The timing does increase in the east to west direction because you are slowing down. The electrons travel through less space per cycle. Light and the electron are always confounded. Light travels through less space also. This is why they are confounded. It is the cycle time of the electron that controls timing while c is the available time. The electron at c would have no cycle timing.
I've just shown you (for the n'th time) that the speed of light through the MMX arm aligned with the cable going round the Earth must on average be faster in one direction than the other
No the light is constant. The distance traveled is not if you are discussing relativity.
and for the "ticks" of that arm to remain in sync with the "ticks" of the perpendicular arm, it has to contract
No the ticks by distance is more and less by direction to complete the rotation.
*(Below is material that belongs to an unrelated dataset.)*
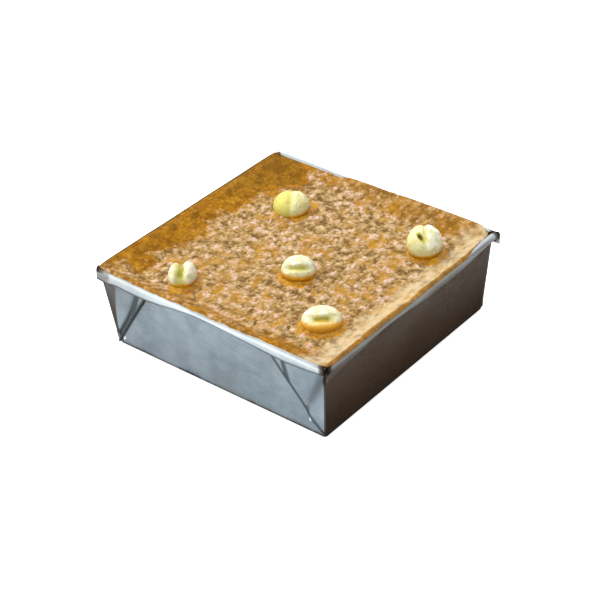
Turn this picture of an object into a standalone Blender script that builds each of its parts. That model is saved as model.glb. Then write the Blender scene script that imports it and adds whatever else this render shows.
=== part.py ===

If we are discussing relativity.
More importantly though, the main impact on the relative speed of light to the apparatus in opposite directions comes from the Earth's movement round the sun rather than from its rotation
Then you do not understand clocks ticking at the same rate at sea level.
and no amount of voodoo can overcome that either by imagining that the rules out in space don't also apply down on the Earth
Do you consider gravity voodoo?
anything that adjusts to equalise the speeds would lead to measurable distortions, absolutely trashing GPS system measurements.
SOL is constant. Measurable distortions create the need for GPS systems.